I bought a piece of key stock ( 1/2" square) about 12inches long. Cut into the center of one end 1/4"-3/8" deep, then beveled one side till it was rounded. Works great but you still end up hammering it nice and flat. I hope my description made enough sense haha, before that I use a crescent wrench and hammer
https://www.youtube.com/watch?v=7_rMiDuTab4 Youtube video from Mittler Brothers on making the hem with your bead roller.
Dave
^^what he said. But I use an Irvan smith bead roller.
I use a piece of oak dowel about 6" long and cut a slot in the end with the grain. Working a little a time until it can be hammered over or in my case I leave it at 90'. Takes me 15 minutes per opening. I use the same tool on roof posts too.
my wheels are on 3/8 hems though. I've never tried more than that.
Thanks for all the ideas. I did one doorskin wheelwell hem with the Irvin-Smith roller and hem dies, the other with a 1"x6" oak dowel. On the electric roller, I just hoisted the door up in the air and ran it through. It does a good job but it was way to hard to hold it steady and get it through without screwing it up. On the other door, used the dowel rod with a slot to start the hem and a body hammer to finish. That worked better. I didn't think it could turn out that good. Thanks again.
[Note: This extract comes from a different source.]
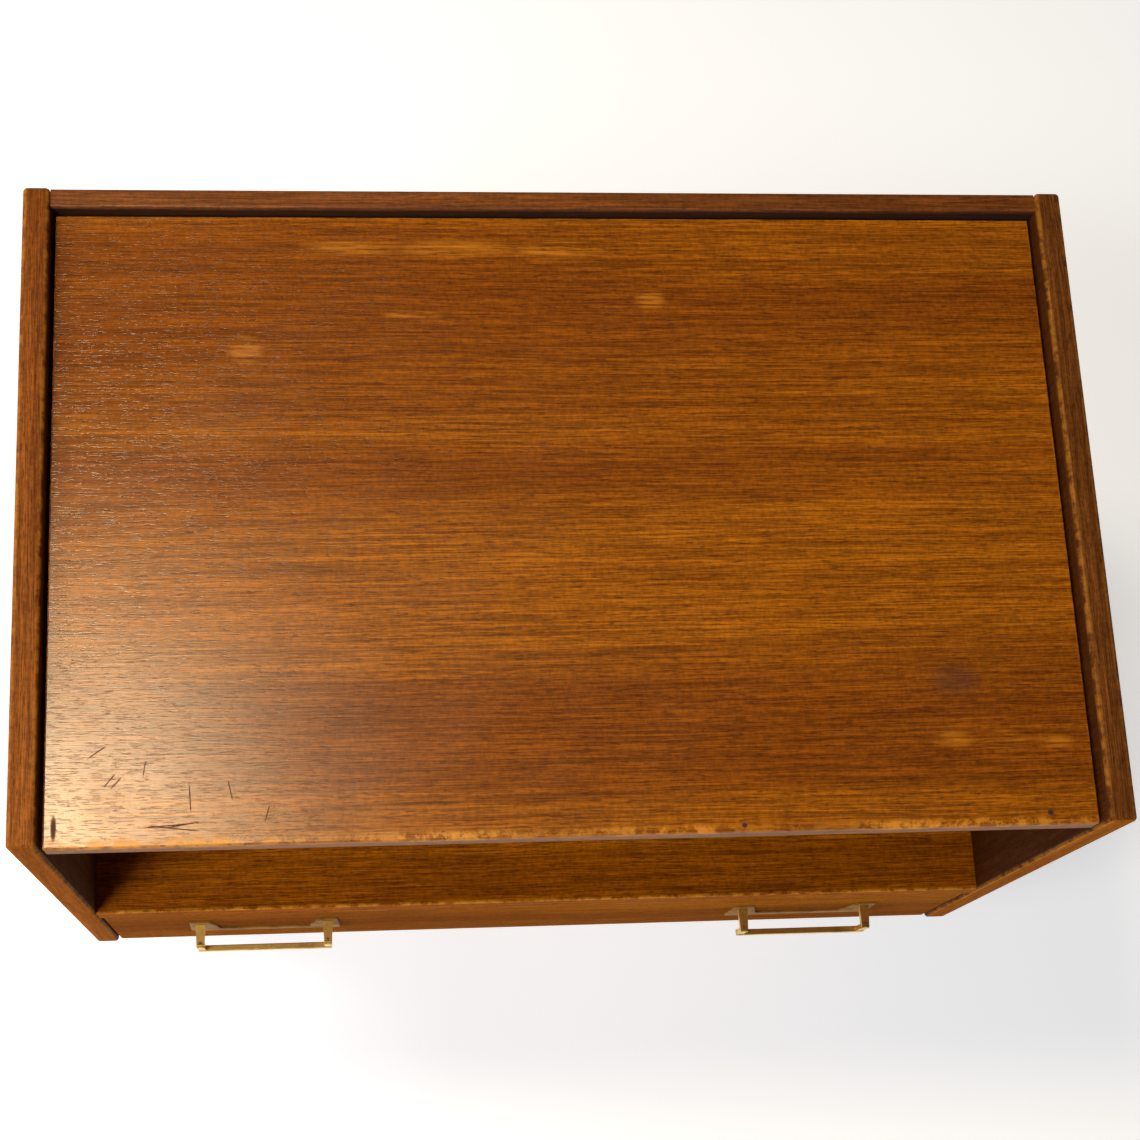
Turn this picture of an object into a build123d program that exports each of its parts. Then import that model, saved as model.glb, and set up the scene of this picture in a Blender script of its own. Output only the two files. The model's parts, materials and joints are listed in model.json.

I have the rolling dies for my mitler brothers power bead roller but honestly electrical linesman pliers , a body hammer and a block of ipe do a better job
for the best results angle the bead roller at 45 deg so the bottom roller is level with bench learned this from looking at rockets setup
Racing is a contact sport in my neck of the woods so spending too much time on body work seems ludicrous when it's not gonna be that way by lap three any way.